Pada periode pertama, hakim konstitusi periode pertama (2003-2008) telah memutus 205 perkara dari keseluruhan 207 perkara yang masuk. Perkara-perkara tersebut meliputi 152 perkara Pengujian Undang-undang (PUU), 10 perkara Sengketa Kewenangan Lembaga Negara (SKLN) dan 45 perkara Perselisihan Hasil Pemilihan Umum (PHPU). Selain kemajuan di bidang penyelesaian perkara, MK periode pertama ini juga berhasil memperkenalkan diri kepada masyarakat luas sebagai lembaga negara baru melalui berbagai kegiatan dengan berbagai elemen masyarakat, terutama perguruan tinggi.
Pada periode kedua, yakni tahun 2008-2013, MK menerima pengalihan kewenangan mengadili sengketa perselisihan hasil pemilihan kepala daerah dari MA.
Selain di dalam negeri, sosialisasi MK Republik Indonesia juga merambah ke level internasional melalui berbagai forum pertemuan MK berbagai negara. Kiprah MK dalam dunia internasional juga meningkat dengan terlibatnya MK dalam mendirikan The Association of Asian Constitutional Courts and Equivalent Institutionst (AACC) yang dideklarasikan di Jakarta pada tahun 2010.
Pada tahun 2014, MK membentuk Dewan Etik Hakim Konstitusi berdasarkan Peraturan Mahkamah Konstitusi Nomor 2 Tahun 2014 tentang Majelis Kehormatan Mahkamah Konstitusi.
Dewan Etik Hakim Konstitusi diatur dalam Bab IV PMK tersebut. Dalam peraturan tersebut, disebutkan bahwa Dewan Etik Hakim Konstitusi merupakan salah satu perangkat yang dibentuk oleh MK untuk menjaga dan menegakkan kehormatan, keluhuran martabat, dan Kode Etik Hakim Konstitusi terkait dengan laporan dan/atau informasi mengenai dugaan pelanggaran yang dilakukan oileh Hakim Konstitusi.

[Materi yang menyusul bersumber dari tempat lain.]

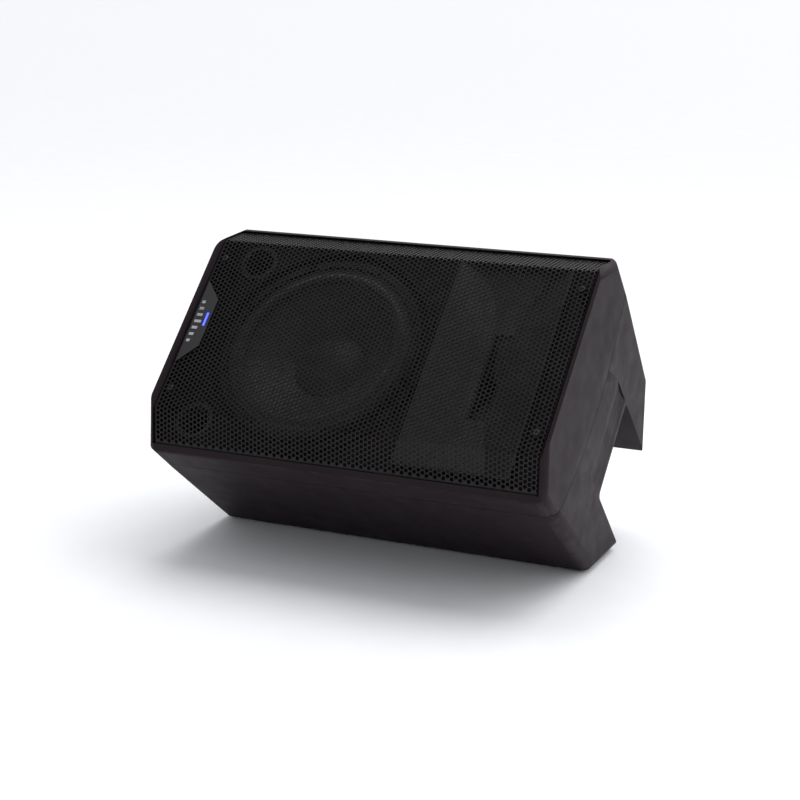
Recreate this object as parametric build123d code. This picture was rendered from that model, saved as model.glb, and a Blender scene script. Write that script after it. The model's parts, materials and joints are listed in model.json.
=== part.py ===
from build123d import *
from math import atan, atan2, cos, hypot, radians, sin, sqrt, tan
import os

# Powered two-way stage monitor wedge.
# Each piece is drawn in the cabinet's own frame and then tilted into the wedge position.
# Cabinet frame: X along the cabinet (towards its handle end), Y up the face, Z out of the face.
# "depth" is always measured back from the flat of the face, so Z = -depth.  All sizes in mm.

# ---- cabinet -------------------------------------------------------------------------------
cabinet_length = 520.0
cabinet_width = 336.0
cabinet_depth = 322.0
monitor_angle = 45.0            # tilt of the cabinet when it lies on a wing
face_width = 252.0              # flat of the face, between its two folds
fold_depth = 37.5               # where the folded flanks meet the sides
parting_depth = 75.5            # joint between front moulding and rear shell
parting_bulge = 32.0            # how far that joint bows back in the middle of each end
parting_gap = 0.9
wing_start_depth = 252.0        # where the sides turn in to the wings
wing_start_width = 285.0
valley_width = 132.0            # between the wings
valley_floor_depth = 200.0
valley_draft = 1.5              # how much each valley wall leans, per side
face_end_draft = 2.0            # the ends lean in towards the face
rear_end_draft = 5.0            # and towards the rear
shell_wall = 4.5
end_bend_depth = 92.0           # where the two leans meet
flank_end_radius = 13.0
side_end_radius = 16.0
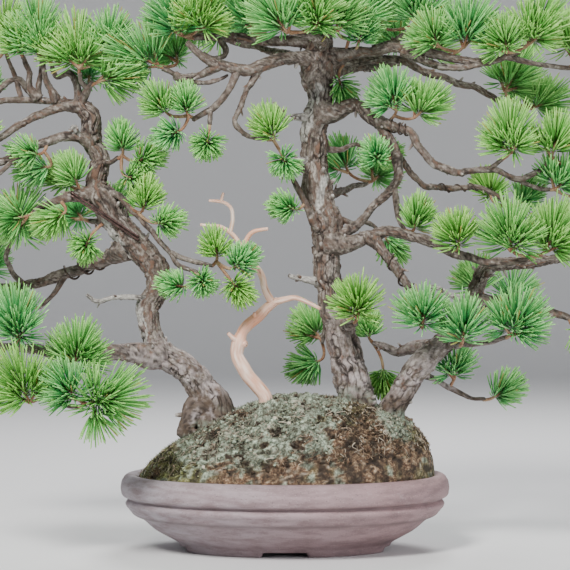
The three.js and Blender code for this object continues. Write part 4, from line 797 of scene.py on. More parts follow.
# %% Branches
BRANCHES = {
    "root_left_down": [(-70, 0, 108, 22), (-90, -26, 84, 14), (-104, -44, 58, 7)],
    "root_left_flare": [(-78, -2, 146, 26), (-92, -8, 136, 20), (-101, -14, 112, 13)],
    "root_right_down": [(80, 0, 104, 22), (62, 34, 78, 13), (50, 54, 54, 7)],
    "root_main_flare": [(74, 0, 150, 22), (84, -12, 140, 16), (92, -24, 120, 11)],
    "low_left": [
        (-124, -10, 196, 24), (-145, -22, 195, 20), (-180, -38, 197, 16), (-225, -52, 197, 12),
        (-258, -64, 200, 9),
    ],
    "left_top_one": [
        (-203, 8, 443, 11), (-228, 0, 441, 8.5), (-245, -6, 434, 8), (-265, -14, 424, 7.5),
        (-285, -22, 411, 6.5), (-310, -28, 398, 5),
    ],
    "left_top_two": [(-204, 8, 445, 10), (-226, 18, 447, 8), (-246, 25, 449, 7)],
    "left_high": [
        (-193, 11, 407, 14), (-210, 2, 413, 10.5), (-240, -14, 407, 9), (-270, -26, 392, 8),
        (-285, -30, 386, 7), (-312, -36, 377, 5),
    ],
    "left_high_stub": [(-208, 3, 413, 8), (-211, -5, 423, 6.5)],
    "left_middle": [(-188, 8, 355, 16), (-202, 1, 354, 13), (-218, -10, 353, 10.5)],
    "left_back": [
        (-158, 7, 300, 18), (-178, 22, 291, 14.5), (-200, 34, 281, 13.5), (-225, 44, 272, 12),
        (-255, 56, 264, 10),
    ],
    "left_dead_stub": [
        (-133, -6, 251, 10), (-145, -16, 251, 6.5), (-167, -22, 252, 5.5), (-188, -27, 248, 5),
        (-197, -29, 255, 4.5),
    ],
    "left_rear": [(-150, 6, 304, 16), (-158, 42, 314, 10), (-176, 82, 322, 7.5), (-196, 112, 328, 5)],
    "crown_left_upper": [
        (34, 9, 507, 16), (16, 5, 508, 12), (-15, 0, 509, 11), (-52, -8, 512, 9.5), (-90, -16, 511, 7),
    ],
    "crown_left_lower": [
        (32, 6, 492, 16), (12, -7, 491, 13), (-12, -17, 488, 12), (-38, -26, 478, 11.5),
        (-68, -34, 485, 10), (-88, -38, 497, 7.5), (-98, -38, 507, 5.5),
    ],
    "crown_left_hanging": [
        (-24, -20, 482, 8), (-36, -22, 463, 6), (-44, -24, 444, 5.5), (-50, -25, 426, 5.2),
        (-38, -19, 413, 4.8), (-16, -14, 409, 4.5),
    ],
    "crown_left_far": [(-66, -33, 484, 9), (-86, -24, 473, 7), (-106, -15, 474, 6), (-122, -10, 480, 5)],
    "crown_right_upper": [
        (38, 8, 490, 17), (80, -4, 497, 11), (115, -14, 501, 10), (150, -21, 495, 9), (185, -28, 487, 8),
        (205, -31, 485, 7),
    ],
    "crown_right_upper_twig": [(90, -7, 499, 8), (112, 2, 510, 6), (128, 4, 520, 4.5)],
    "crown_right_lower": [
        (38, 12, 486, 16), (70, 26, 488, 10), (110, 38, 489, 8.5), (140, 47, 477, 8), (175, 56, 465, 7.5),
        (202, 60, 456, 6.5), (222, 60, 442, 5.5), (242, 57, 440, 4.8),
    ],
    "crown_rear_left": [(34, 9, 482, 18), (10, 46, 492, 11), (-20, 84, 500, 8), (-54, 112, 508, 5.5)],
    "crown_rear_right": [(35, 9, 474, 18), (64, 46, 480, 11), (100, 84, 484, 8), (138, 108, 490, 5.5)],
    "crown_front": [(35, 7, 504, 15), (38, -34, 508, 9), (26, -66, 512, 6.5), (6, -88, 516, 4.8)],
    "mid_right": [
        (34, 6, 436, 20), (56, -2, 438, 15), (70, -7, 444, 13.5), (86, -13, 433, 12.5), (97, -17, 421, 12),
        (107, -21, 406, 11), (112, -22, 392, 9.5),
    ],
    "mid_right_down": [
        (112, -22, 394, 9), (113, -20, 370, 9), (102, -12, 355, 8.5), (88, -6, 342, 8.5), (76, -2, 328, 9),
        (50, 2, 312, 12),
    ],
    "mid_right_far": [
        (93, -16, 427, 11), (112, -27, 421, 8.8), (127, -33, 417, 8.2), (135, -38, 401, 8),
        (150, -42, 385, 8), (180, -46, 376, 7.2),
    ],
    "mid_right_near": [
        (110, -22, 394, 8), (122, -13, 383, 6.6), (138, -3, 364, 6.2), (168, 4, 360, 5.8),
        (195, 8, 360, 5.2), (222, 10, 348, 4.4),
    ],
    "low_right": [
        (44, 2, 306, 20), (66, -7, 306, 15), (84, -14, 312, 13.5), (104, -24, 319, 11.5),
        (135, -34, 310, 10), (162, -42, 299, 9.2),
    ],
    "low_right_grey": [
        (84, -14, 313, 12), (97, -27, 299, 10.5), (114, -41, 277, 9.5), (127, -52, 256, 8.5),
        (137, -62, 236, 6.5),
    ],
    "right_lower": [(188, 4, 247, 15), (215, -4, 249, 11), (240, -11, 247, 10), (265, -18, 237, 9)],
    "right_lower_stub": [(236, -10, 247, 7), (238, -15, 257, 4.5)],
    "right_dead_stub": [(186, 2, 248, 10), (174, -8, 252, 6.8), (162, -14, 257, 5.6), (145, -19, 262, 4.4)],
    "right_inner": [
        (150, -11, 198, 17), (131, 5, 201, 12), (112, 16, 196, 10), (98, 24, 203, 7.5), (88, 29, 206, 5.5),
    ],
    "right_rear": [(172, -4, 224, 16), (184, 36, 234, 10), (200, 76, 240, 7.5), (218, 106, 246, 5)],
    "main_rear_low": [(50, 4, 236, 14), (46, 34, 232, 8), (40, 54, 222, 6), (37, 60, 206, 4.5)],
    "main_rear_middle": [(36, 6, 347, 16), (46, 42, 354, 10), (62, 80, 360, 7.5), (82, 110, 366, 5)],
    "main_dead_high": [(30, 6, 430, 11), (6, -1, 431, 7), (-15, -5, 427, 5.8), (-35, -8, 424, 4.6)],
    "main_dead_high_twig": [(0, -2, 430, 5.5), (-5, -9, 439, 4.2), (-12, -12, 447, 3.4)],
    "main_dead_middle": [(26, 4, 390, 9), (10, -6, 388, 6.4), (0, -9, 387, 4.6)],
    "main_dead_low": [(38, 0, 266, 9), (18, -8, 270, 6), (3, -10, 273, 4.4)],
}

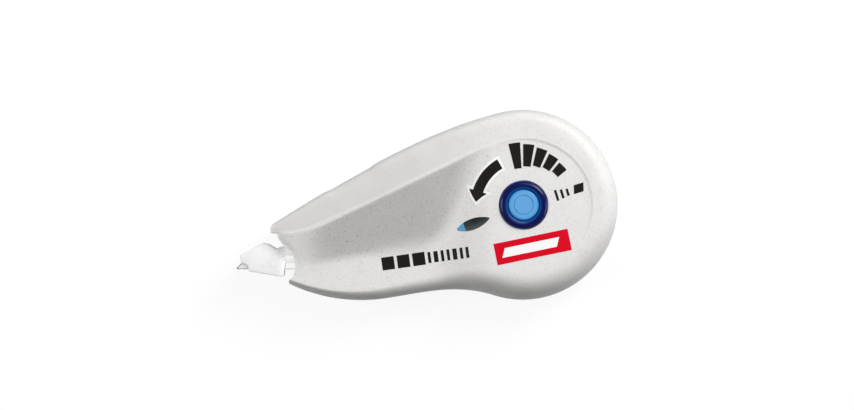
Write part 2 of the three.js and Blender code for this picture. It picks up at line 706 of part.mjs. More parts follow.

Sepanjang sejarah, ada beberapa kasus yang pernah ditangani MK, antara lain dihapusnya ancaman pidana bagi orang yang mengaku-ngaku advokat pada tahun 2004, harga BBM dikendalikan pemerintah pada tahun 2003, dan dipangkasnya kewenangan Komisi Penyiaran Indonesia pada tahun 2003.